The key to achieving climate friendly networks may also lie in another timely topic explored at the forum: AI and the use of big data. Forum participants agreed that networks, like everything else, are going to become more and more autonomous, which is necessary for scalability. Therefore, use of AI in 6G networks will be the trend based on sheer economics. In unison with that, the rapid advancement of wireless computing and sensing capabilities is driving a need for big data analysis and pervasive computing. Addressing these topics, speakers looked at the evolution of data fusion, shared use cases enabled by wireless technology, and gave presentations on the use of neural detectors for MIMO systems and deploying AI in RANs to boost performance and energy efficiency. These and other developments are creating an opening for a paradigm shift in the way networks are evaluated and used. Recently, CWC began a project investigating the use of data and AI in future wireless networks. Although it is still in the early stages, the project is exploring the role of security and trust, as well as the possibility of AI enabling network users to benefit from the massive amounts of data available through communication networks.
“For the longest time, communication networks have been seen as pipes [for data] with various pricing schemes based on how many bytes are being used or how fast data is traveling,” said Dey. “What I imagine is that the key performance indicators will completely change. That networks will provide data intelligence as an integral part of the service.”

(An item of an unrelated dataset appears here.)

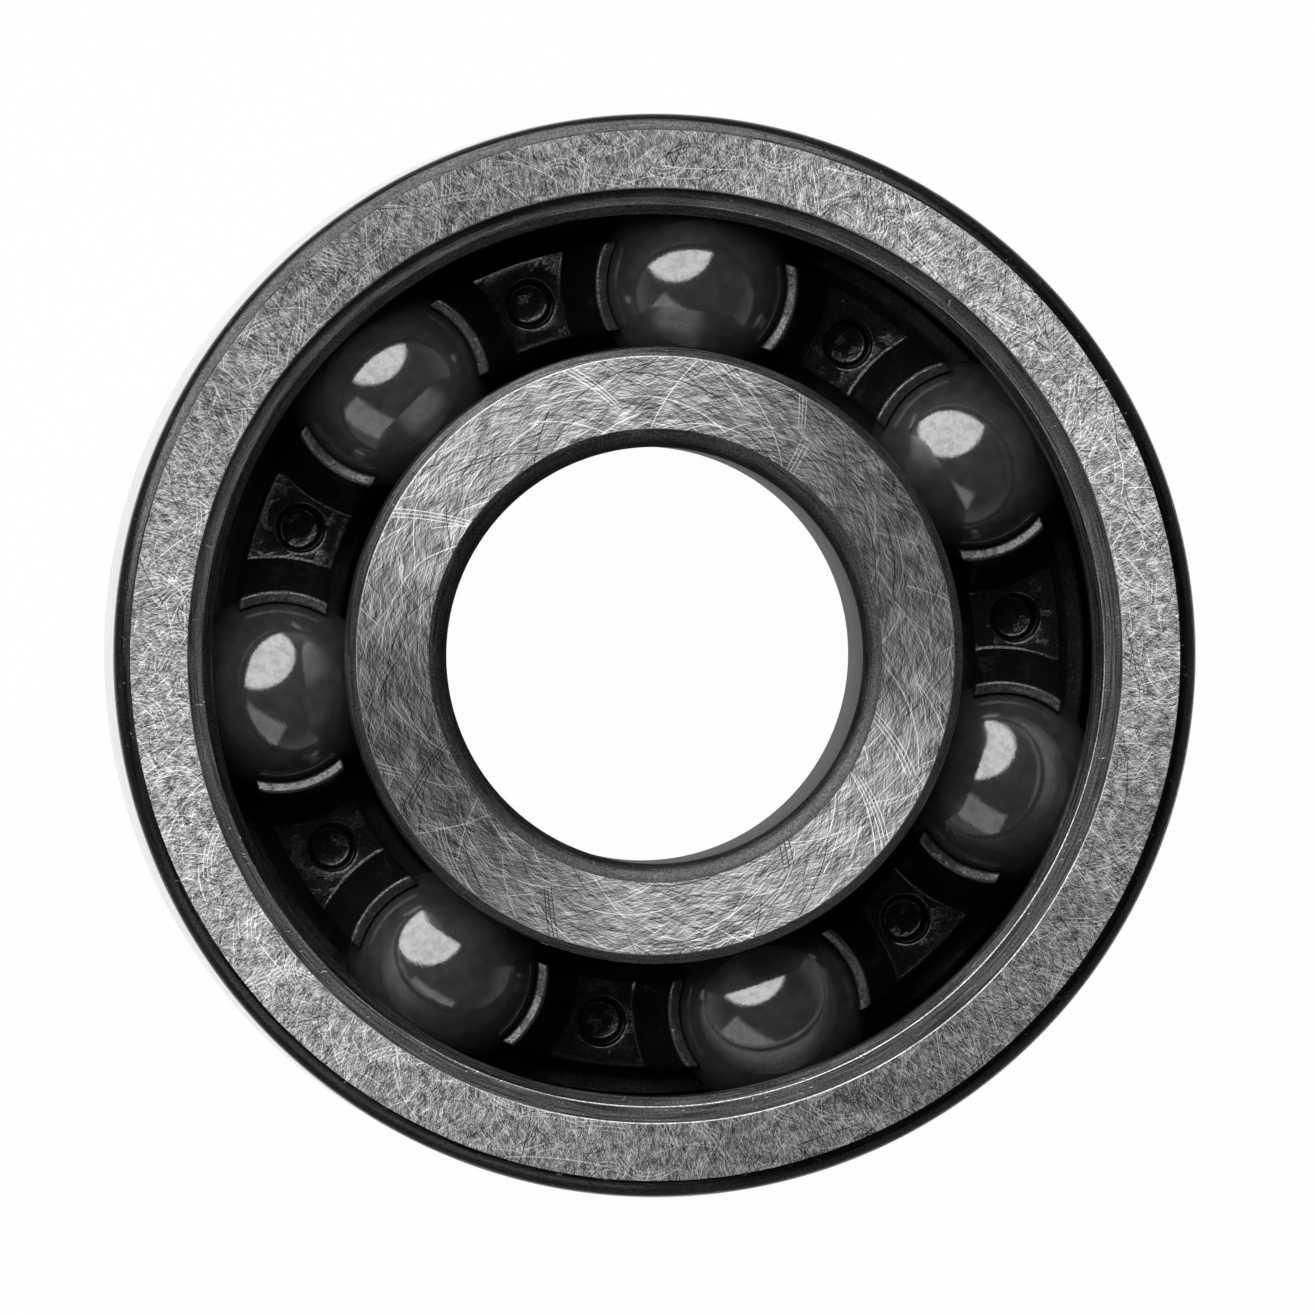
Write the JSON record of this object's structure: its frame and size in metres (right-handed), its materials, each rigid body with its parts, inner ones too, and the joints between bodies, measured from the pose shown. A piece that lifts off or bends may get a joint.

The topics covered at this year’s forum were very much a reflection of CWC’s master goals and offered a platform to share its vision of proving sustainable concepts using CWC testbeds and then inspiring adoption of new technology and techniques through discussions and collaborations with stakeholders. The goal of sustainable, net-zero networks is a journey that CWC intends to take over the next 5–10 years, building on its relationships with the City of Chula Vista, the City of Carlsbad, and the City of San Diego to bring more policy makers into the discussion.
“I hope that CWC is at the forefront of not just the research and development of new technology, but also in leading the discussions of what can be done,” said Dey. “I want to position CWC in the coming years to where we are really working hard toward sustainable communications and are looking at data and AI as an integral part of the network, so that networks can provide more than just communications, computing or sensing.”